Water Management Challenges
Living in a climate where rain falls for only part of the year creates a fundamental water management problem: supply and demand are out of sync. Rainfall peaks in winter when demand is lowest, while summer brings peak water use for agriculture, landscaping, and daily consumption at the exact time precipitation drops to near zero. Cities across Mediterranean-climate regions, from southern Europe and North Africa to the southwestern United States, South Africa, and Australia, all face this same pressure.

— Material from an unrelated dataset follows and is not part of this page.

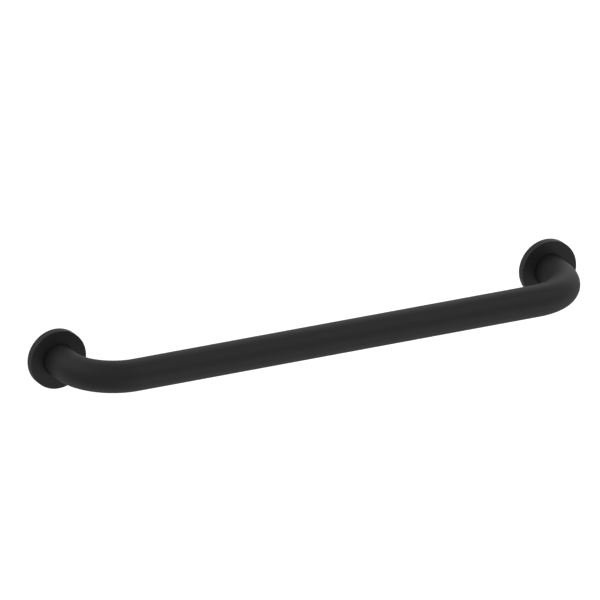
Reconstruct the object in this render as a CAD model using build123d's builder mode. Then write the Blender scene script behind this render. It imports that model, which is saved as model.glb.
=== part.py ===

The traditional solution is infrastructure that stores winter rainfall for summer use: dams and reservoirs. But as populations grow and temperatures rise, that approach alone is no longer sufficient. Cities are increasingly turning to rainwater harvesting, wastewater recycling, and pumping treated water back into underground aquifers (a process called groundwater recharge) to stretch supplies further. On the demand side, promoting efficient appliances and encouraging residents to reduce consumption has become standard practice. Rising temperatures add another layer of difficulty by increasing evaporation from reservoirs, meaning more water is lost before it ever reaches a tap.